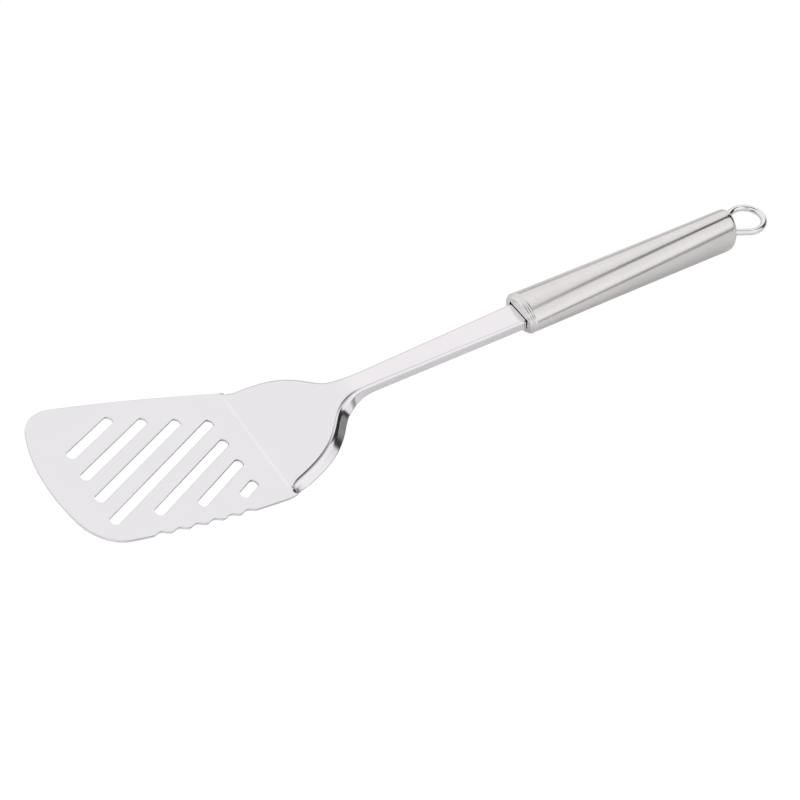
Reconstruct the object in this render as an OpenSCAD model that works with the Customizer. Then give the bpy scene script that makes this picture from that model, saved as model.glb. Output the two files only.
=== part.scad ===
// Slotted, serrated fish spatula in stainless sheet, with a hollow twisted-oval handle.
//
// Tool frame: the top face of the flat blade lies in z = 0, the shoulder crease is the line x = 0,
// the handle is towards +X, the serrated edge towards -Y. The finished tool is then tipped back
// until it lies on the skirts of its ramp and the rear end of its handle, with the table at z = 0.

/* [Sheet] */
// Thickness of the blade and shank sheet
sheet_t = 1; // [0.8:0.1:1.4]

/* [Blade] */
// Length of the flat blade, front edge to shoulder crease
blade_len = 104.1; // [98:0.1:120]
// Radius of the bowed front edge
front_r = 83; // [70:1:120]
// How far the tip of the front edge lies to the serrated side of the axis
front_shift = 14.6; // [10:0.1:18]
// Radius of the front corner on the plain side
far_corner_r = 20.8; // [10:0.1:24]
// Radius of the front corner on the serrated side
near_corner_r = 16.5; // [8:0.1:20]
// Half width across the shoulder
shoulder_half = 31.8; // [30:0.1:34]
// Length of the flat tabs behind the crease
tab_len = 3.7; // [2:0.1:5]
// Width of the slit that ends each tab
slit_w = 0.4; // [0.2:0.1:0.8]
// Depth of that slit from the side
slit_depth = 2.6; // [1:0.1:3]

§

Repeat the listing above without any change.

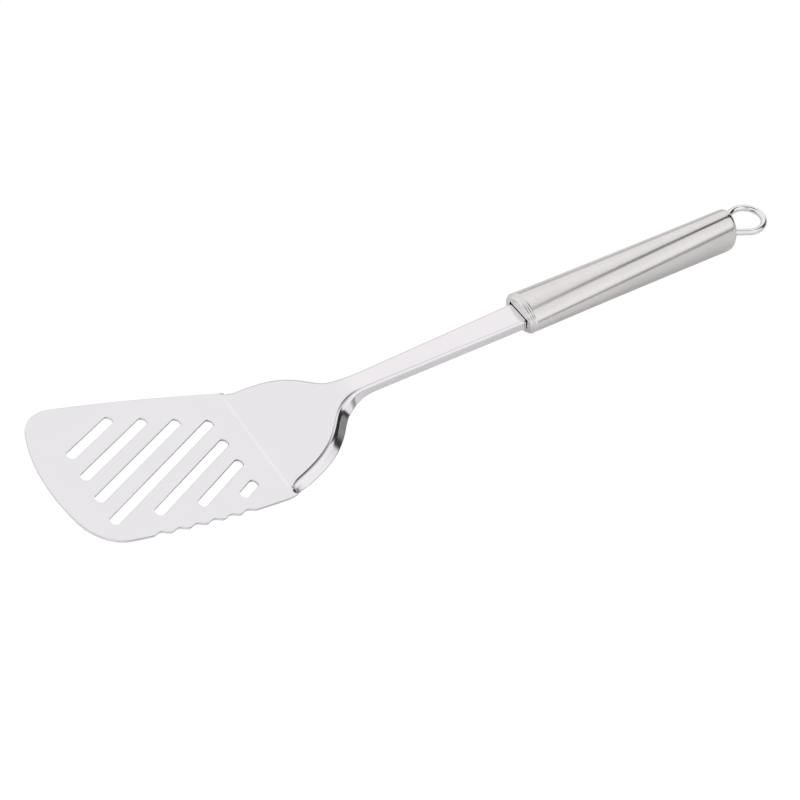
Reconstruct the object in this render as an OpenSCAD model that works with the Customizer. Then give the bpy scene script that makes this picture from that model, saved as model.glb. Output the two files only.
=== part.scad ===
// Slotted, serrated fish spatula in stainless sheet, with a hollow twisted-oval handle.
//
// Tool frame: the top face of the flat blade lies in z = 0, the shoulder crease is the line x = 0,
// the handle is towards +X, the serrated edge towards -Y. The finished tool is then tipped back
// until it lies on the skirts of its ramp and the rear end of its handle, with the table at z = 0.

/* [Sheet] */
// Thickness of the blade and shank sheet
sheet_t = 1; // [0.8:0.1:1.4]

/* [Blade] */
// Length of the flat blade, front edge to shoulder crease
blade_len = 104.1; // [98:0.1:120]
// Radius of the bowed front edge
front_r = 83; // [70:1:120]
// How far the tip of the front edge lies to the serrated side of the axis
front_shift = 14.6; // [10:0.1:18]
// Radius of the front corner on the plain side
far_corner_r = 20.8; // [10:0.1:24]
// Radius of the front corner on the serrated side
near_corner_r = 16.5; // [8:0.1:20]
// Half width across the shoulder
shoulder_half = 31.8; // [30:0.1:34]
// Length of the flat tabs behind the crease
tab_len = 3.7; // [2:0.1:5]
// Width of the slit that ends each tab
slit_w = 0.4; // [0.2:0.1:0.8]
// Depth of that slit from the side
slit_depth = 2.6; // [1:0.1:3]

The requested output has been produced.